*Given exercise*. Please restate the following records word for word.

Rows from a dataset
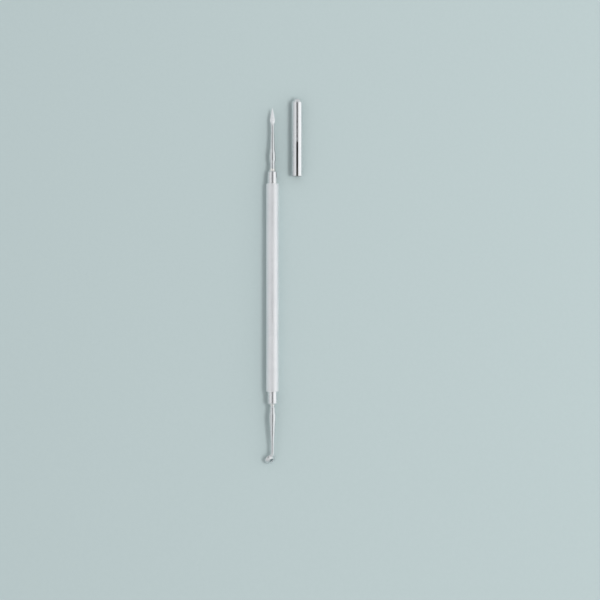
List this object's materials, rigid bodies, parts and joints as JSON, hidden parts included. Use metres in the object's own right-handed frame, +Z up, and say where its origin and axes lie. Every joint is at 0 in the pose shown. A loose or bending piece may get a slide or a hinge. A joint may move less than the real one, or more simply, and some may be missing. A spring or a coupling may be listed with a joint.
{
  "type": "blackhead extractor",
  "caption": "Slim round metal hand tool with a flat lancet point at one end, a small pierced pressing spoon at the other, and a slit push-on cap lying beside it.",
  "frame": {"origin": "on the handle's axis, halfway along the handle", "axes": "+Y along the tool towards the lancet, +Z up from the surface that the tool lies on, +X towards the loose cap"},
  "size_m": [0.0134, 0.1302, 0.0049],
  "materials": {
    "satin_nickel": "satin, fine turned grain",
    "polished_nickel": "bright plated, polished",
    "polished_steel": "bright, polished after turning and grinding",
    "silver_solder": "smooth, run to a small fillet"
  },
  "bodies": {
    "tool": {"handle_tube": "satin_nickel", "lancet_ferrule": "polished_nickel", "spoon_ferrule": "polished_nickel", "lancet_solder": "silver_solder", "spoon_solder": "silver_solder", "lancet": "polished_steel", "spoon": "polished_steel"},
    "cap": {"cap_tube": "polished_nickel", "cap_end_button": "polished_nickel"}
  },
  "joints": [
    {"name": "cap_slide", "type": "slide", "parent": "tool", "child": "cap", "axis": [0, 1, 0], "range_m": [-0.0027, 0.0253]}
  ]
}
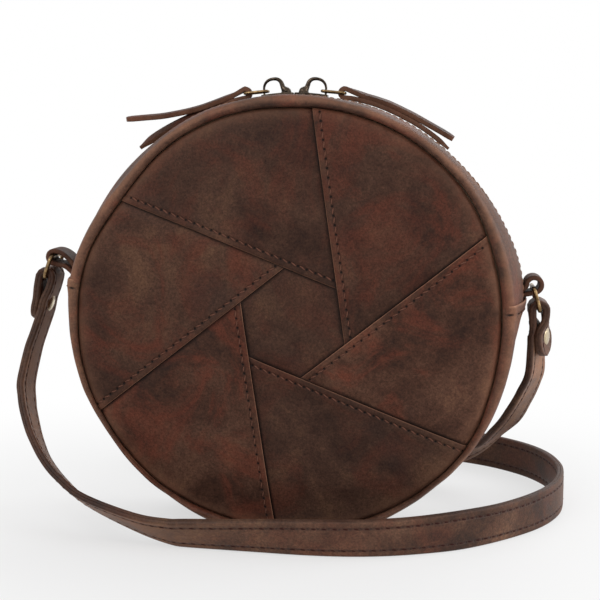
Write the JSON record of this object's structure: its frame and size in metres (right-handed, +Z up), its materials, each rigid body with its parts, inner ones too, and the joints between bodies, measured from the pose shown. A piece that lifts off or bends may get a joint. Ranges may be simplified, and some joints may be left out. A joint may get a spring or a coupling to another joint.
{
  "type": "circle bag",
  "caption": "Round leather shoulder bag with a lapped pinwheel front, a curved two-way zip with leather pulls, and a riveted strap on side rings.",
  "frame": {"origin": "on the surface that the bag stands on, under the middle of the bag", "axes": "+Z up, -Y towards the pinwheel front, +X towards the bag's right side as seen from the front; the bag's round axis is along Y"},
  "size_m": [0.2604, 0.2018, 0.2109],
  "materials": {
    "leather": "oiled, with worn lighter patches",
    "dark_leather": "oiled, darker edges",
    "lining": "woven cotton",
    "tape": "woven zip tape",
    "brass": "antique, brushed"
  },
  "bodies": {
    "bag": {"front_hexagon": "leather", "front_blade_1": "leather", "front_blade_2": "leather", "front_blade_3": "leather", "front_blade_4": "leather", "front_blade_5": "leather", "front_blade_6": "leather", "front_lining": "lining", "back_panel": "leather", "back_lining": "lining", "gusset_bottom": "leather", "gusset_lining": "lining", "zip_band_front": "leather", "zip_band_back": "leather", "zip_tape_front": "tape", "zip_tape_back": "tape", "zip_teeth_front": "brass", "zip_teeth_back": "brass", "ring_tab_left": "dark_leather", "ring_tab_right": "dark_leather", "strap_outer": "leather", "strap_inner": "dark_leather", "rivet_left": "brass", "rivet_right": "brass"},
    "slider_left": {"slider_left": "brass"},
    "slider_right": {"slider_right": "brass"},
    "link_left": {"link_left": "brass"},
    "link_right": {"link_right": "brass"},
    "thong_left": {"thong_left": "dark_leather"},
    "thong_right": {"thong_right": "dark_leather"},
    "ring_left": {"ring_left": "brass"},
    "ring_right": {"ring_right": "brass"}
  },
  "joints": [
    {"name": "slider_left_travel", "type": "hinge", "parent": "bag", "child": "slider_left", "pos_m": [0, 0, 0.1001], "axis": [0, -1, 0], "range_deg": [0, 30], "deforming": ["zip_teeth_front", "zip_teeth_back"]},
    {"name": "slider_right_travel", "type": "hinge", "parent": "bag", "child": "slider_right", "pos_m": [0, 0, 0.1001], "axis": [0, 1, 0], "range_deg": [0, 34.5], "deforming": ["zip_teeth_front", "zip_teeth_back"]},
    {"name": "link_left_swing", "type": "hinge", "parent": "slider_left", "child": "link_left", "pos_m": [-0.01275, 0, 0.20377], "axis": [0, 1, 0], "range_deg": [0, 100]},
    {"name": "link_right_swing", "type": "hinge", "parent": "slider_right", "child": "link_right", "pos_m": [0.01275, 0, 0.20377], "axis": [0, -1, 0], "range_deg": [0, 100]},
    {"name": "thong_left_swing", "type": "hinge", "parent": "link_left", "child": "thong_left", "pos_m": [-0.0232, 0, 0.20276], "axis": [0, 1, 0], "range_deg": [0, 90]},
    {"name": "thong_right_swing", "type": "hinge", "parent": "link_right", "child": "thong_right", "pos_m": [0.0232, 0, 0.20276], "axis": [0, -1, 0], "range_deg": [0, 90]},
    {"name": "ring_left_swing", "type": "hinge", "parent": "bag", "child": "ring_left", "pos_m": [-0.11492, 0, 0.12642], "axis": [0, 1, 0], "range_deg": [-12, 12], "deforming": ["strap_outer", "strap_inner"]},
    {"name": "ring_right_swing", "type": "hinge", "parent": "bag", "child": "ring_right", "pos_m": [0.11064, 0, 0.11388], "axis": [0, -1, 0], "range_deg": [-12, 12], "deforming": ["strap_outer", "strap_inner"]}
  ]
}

*Correct result*.
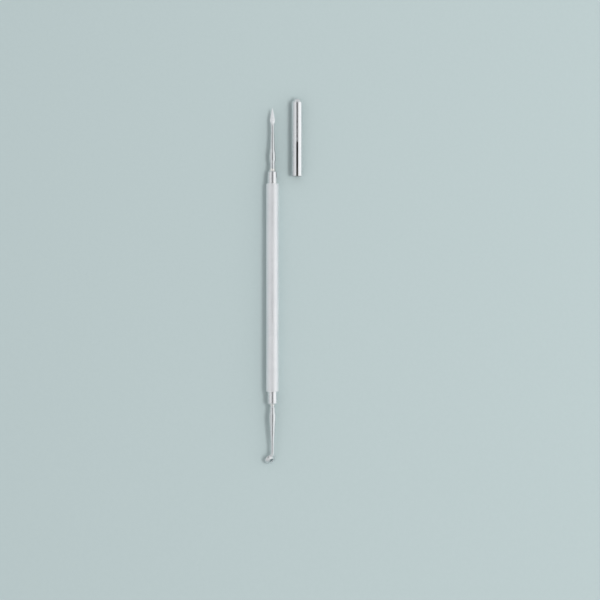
List this object's materials, rigid bodies, parts and joints as JSON, hidden parts included. Use metres in the object's own right-handed frame, +Z up, and say where its origin and axes lie. Every joint is at 0 in the pose shown. A loose or bending piece may get a slide or a hinge. A joint may move less than the real one, or more simply, and some may be missing. A spring or a coupling may be listed with a joint.
{
  "type": "blackhead extractor",
  "caption": "Slim round metal hand tool with a flat lancet point at one end, a small pierced pressing spoon at the other, and a slit push-on cap lying beside it.",
  "frame": {"origin": "on the handle's axis, halfway along the handle", "axes": "+Y along the tool towards the lancet, +Z up from the surface that the tool lies on, +X towards the loose cap"},
  "size_m": [0.0134, 0.1302, 0.0049],
  "materials": {
    "satin_nickel": "satin, fine turned grain",
    "polished_nickel": "bright plated, polished",
    "polished_steel": "bright, polished after turning and grinding",
    "silver_solder": "smooth, run to a small fillet"
  },
  "bodies": {
    "tool": {"handle_tube": "satin_nickel", "lancet_ferrule": "polished_nickel", "spoon_ferrule": "polished_nickel", "lancet_solder": "silver_solder", "spoon_solder": "silver_solder", "lancet": "polished_steel", "spoon": "polished_steel"},
    "cap": {"cap_tube": "polished_nickel", "cap_end_button": "polished_nickel"}
  },
  "joints": [
    {"name": "cap_slide", "type": "slide", "parent": "tool", "child": "cap", "axis": [0, 1, 0], "range_m": [-0.0027, 0.0253]}
  ]
}
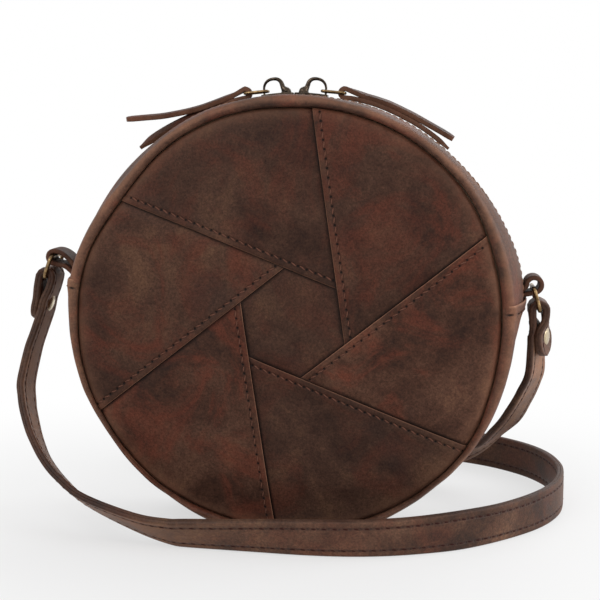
Write the JSON record of this object's structure: its frame and size in metres (right-handed, +Z up), its materials, each rigid body with its parts, inner ones too, and the joints between bodies, measured from the pose shown. A piece that lifts off or bends may get a joint. Ranges may be simplified, and some joints may be left out. A joint may get a spring or a coupling to another joint.
{
  "type": "circle bag",
  "caption": "Round leather shoulder bag with a lapped pinwheel front, a curved two-way zip with leather pulls, and a riveted strap on side rings.",
  "frame": {"origin": "on the surface that the bag stands on, under the middle of the bag", "axes": "+Z up, -Y towards the pinwheel front, +X towards the bag's right side as seen from the front; the bag's round axis is along Y"},
  "size_m": [0.2604, 0.2018, 0.2109],
  "materials": {
    "leather": "oiled, with worn lighter patches",
    "dark_leather": "oiled, darker edges",
    "lining": "woven cotton",
    "tape": "woven zip tape",
    "brass": "antique, brushed"
  },
  "bodies": {
    "bag": {"front_hexagon": "leather", "front_blade_1": "leather", "front_blade_2": "leather", "front_blade_3": "leather", "front_blade_4": "leather", "front_blade_5": "leather", "front_blade_6": "leather", "front_lining": "lining", "back_panel": "leather", "back_lining": "lining", "gusset_bottom": "leather", "gusset_lining": "lining", "zip_band_front": "leather", "zip_band_back": "leather", "zip_tape_front": "tape", "zip_tape_back": "tape", "zip_teeth_front": "brass", "zip_teeth_back": "brass", "ring_tab_left": "dark_leather", "ring_tab_right": "dark_leather", "strap_outer": "leather", "strap_inner": "dark_leather", "rivet_left": "brass", "rivet_right": "brass"},
    "slider_left": {"slider_left": "brass"},
    "slider_right": {"slider_right": "brass"},
    "link_left": {"link_left": "brass"},
    "link_right": {"link_right": "brass"},
    "thong_left": {"thong_left": "dark_leather"},
    "thong_right": {"thong_right": "dark_leather"},
    "ring_left": {"ring_left": "brass"},
    "ring_right": {"ring_right": "brass"}
  },
  "joints": [
    {"name": "slider_left_travel", "type": "hinge", "parent": "bag", "child": "slider_left", "pos_m": [0, 0, 0.1001], "axis": [0, -1, 0], "range_deg": [0, 30], "deforming": ["zip_teeth_front", "zip_teeth_back"]},
    {"name": "slider_right_travel", "type": "hinge", "parent": "bag", "child": "slider_right", "pos_m": [0, 0, 0.1001], "axis": [0, 1, 0], "range_deg": [0, 34.5], "deforming": ["zip_teeth_front", "zip_teeth_back"]},
    {"name": "link_left_swing", "type": "hinge", "parent": "slider_left", "child": "link_left", "pos_m": [-0.01275, 0, 0.20377], "axis": [0, 1, 0], "range_deg": [0, 100]},
    {"name": "link_right_swing", "type": "hinge", "parent": "slider_right", "child": "link_right", "pos_m": [0.01275, 0, 0.20377], "axis": [0, -1, 0], "range_deg": [0, 100]},
    {"name": "thong_left_swing", "type": "hinge", "parent": "link_left", "child": "thong_left", "pos_m": [-0.0232, 0, 0.20276], "axis": [0, 1, 0], "range_deg": [0, 90]},
    {"name": "thong_right_swing", "type": "hinge", "parent": "link_right", "child": "thong_right", "pos_m": [0.0232, 0, 0.20276], "axis": [0, -1, 0], "range_deg": [0, 90]},
    {"name": "ring_left_swing", "type": "hinge", "parent": "bag", "child": "ring_left", "pos_m": [-0.11492, 0, 0.12642], "axis": [0, 1, 0], "range_deg": [-12, 12], "deforming": ["strap_outer", "strap_inner"]},
    {"name": "ring_right_swing", "type": "hinge", "parent": "bag", "child": "ring_right", "pos_m": [0.11064, 0, 0.11388], "axis": [0, -1, 0], "range_deg": [-12, 12], "deforming": ["strap_outer", "strap_inner"]}
  ]
}